Additivity: E(X + Y) = E(X) + E(Y), where X and Y are random variables. The expected value of the sum of two random variables is the sum of their individual expected values. This holds true even if X and Y are not independent.


Applications of Discrete Expected Value



Discrete expected value finds applications in various fields:

Finance: Calculating the expected return on an investment.
Insurance: Determining premiums based on expected payouts.
Game Theory: Evaluating the expected payoff of different strategies.
Operations Research: Optimizing resource allocation based on expected outcomes.
Machine Learning: Evaluating the performance of algorithms.



Summary



Discrete expected value provides a powerful tool for analyzing random processes with countable outcomes. By weighting each possible outcome by its probability, we can determine the long-run average result. This concept is crucial for making informed decisions under uncertainty across a wide range of disciplines. Its linearity and additivity properties further enhance its utility in complex probabilistic models.
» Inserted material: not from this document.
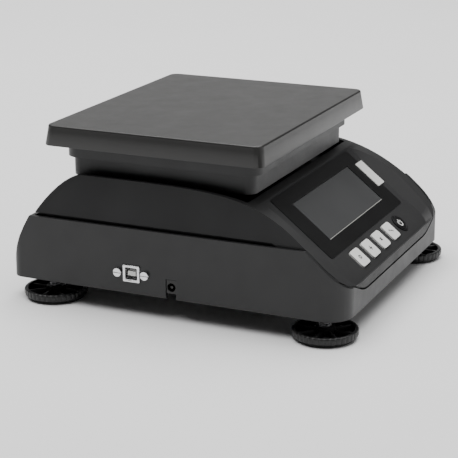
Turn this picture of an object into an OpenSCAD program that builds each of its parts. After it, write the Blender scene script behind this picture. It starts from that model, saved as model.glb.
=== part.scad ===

Frequently Asked Questions (FAQs)



1. Can the expected value be a non-integer value? Yes, as demonstrated in the dice roll example, the expected value can be a decimal value even if the individual outcomes are integers.

2. What does a negative expected value signify? A negative expected value indicates that, on average, you would expect to lose money or resources over many repetitions of the process.

3. Is the expected value always a reliable predictor of a single outcome? No, the expected value represents a long-run average; it doesn't predict the outcome of a single trial.

4. How does the expected value change if the probabilities of outcomes change? The expected value will change proportionally. Increased probability for a higher outcome will increase the expected value, and vice versa.

5. Can expected value be calculated for infinitely many outcomes? Yes, provided the sum in the formula converges (i.e., it doesn't go to infinity). This often requires more advanced mathematical techniques.